In this example, DOCTOR is a subtype of PERSON, and has an extra attribute, speciality. Once converted to schema form, the relationship is nothing more than one-to-one. A subtype table will always carry a foreign key to the supertype or parent table, and that foreign key will almost always serve as the primary key for the subtype table. Because the optional end of the relationship is on the same side as the foreign key, no columns need to change in their NULLability: if a new person is added who is not a doctor, a record will be added to PERSON, and nothing will be added to DOCTOR.
Recursive Entity Relationships
Finally, recursive relationships are really no different than inter-entity relationships. Foreign keys must still be allocated, just as in the case for the other cardinality cases, including extra mapping tables for many-to-many recursive relationships.
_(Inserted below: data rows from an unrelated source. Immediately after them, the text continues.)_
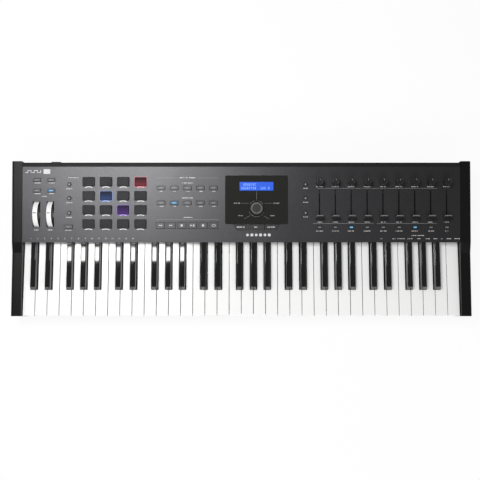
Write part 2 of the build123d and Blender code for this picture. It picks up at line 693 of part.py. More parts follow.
def round_caps():
    """Every round button as (group, place)."""
    caps = [("left_buttons", (LEFT_ROUND_X, v)) for v in ROUND_ROWS]
    return caps + [("bank_buttons", (RIGHT_ROUND_X, v)) for v in ROUND_ROWS]


def mode_face(corners, grow=0.0):
    """Outline of one of the buttons under the screen, whose ends may lean."""
    (low, high), (low_top, high_top) = corners
    face = outline((low, MODE_V[0]), (high, MODE_V[0]), (high_top, MODE_V[1]), (low_top, MODE_V[1]))
    return offset(face, grow, kind=Kind.INTERSECTION) if grow else face


def cap(face, foot, proud, edge):
    """A cap standing from its foot to a little above the panel, with a softened top edge."""
    shape = extrude(Pos(0, 0, foot) * face, proud - foot)
    return fillet(top_edges(shape), edge)


def rectangle_cap(place, size):
    shape = cap(Pos(*place) * RectangleRounded(*size, BUTTON_CORNER), CAP_FOOT, BUTTON_PROUD, BUTTON_EDGE)
    brim_top = -PANEL_THICKNESS - FIT
    x, v = place
    return shape + block(around(x, size[0] - 2), around(v, size[1], CAP_LEDGE), (CAP_FOOT, brim_top))


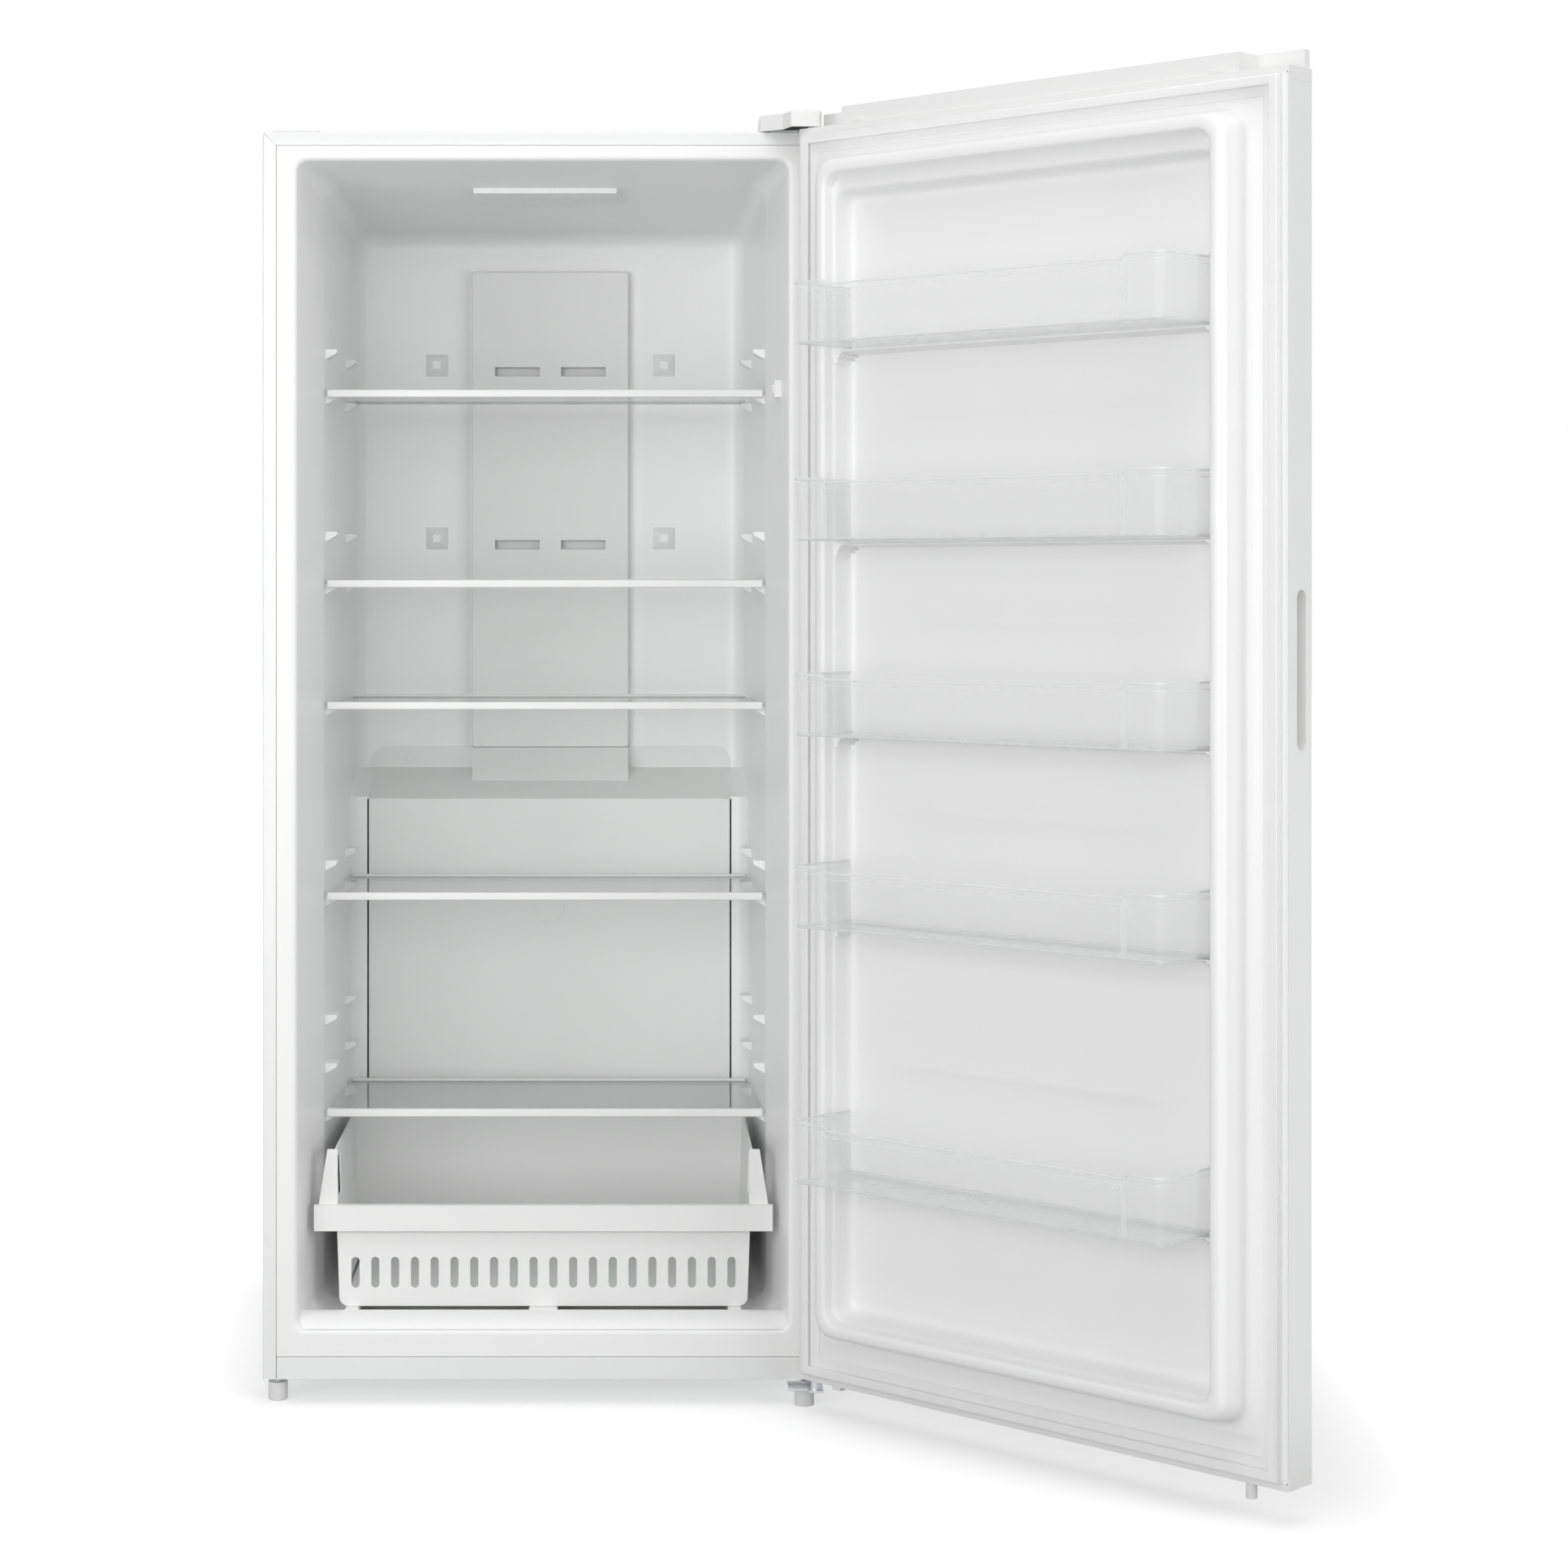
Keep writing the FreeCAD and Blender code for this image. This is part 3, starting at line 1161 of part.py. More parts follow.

The only difference is that the foreign keys will always end up in the same table as the primary keys to which they refer.
In the example above, the foreign key mother_full_name is added which refers to the full_name primary key. They can't have the same names by the rules of a Relation, but there's no rule that a foreign key has to have the same name as the primary key to which it refers. The recursive relationship can be read as: a person has to have a mother, and a mother can have many children, or none at all. It takes some thinking, but the mother_full_name foreign key is actually on the optional side of the relationship and so there is no need for it to allow NULL values.
The PERSON table does have one peculiarity in that eventually we'll run out of mothers, but the relationship says that every person must have a mother. This is what we otherwise call: The Chicken and the Egg Problem.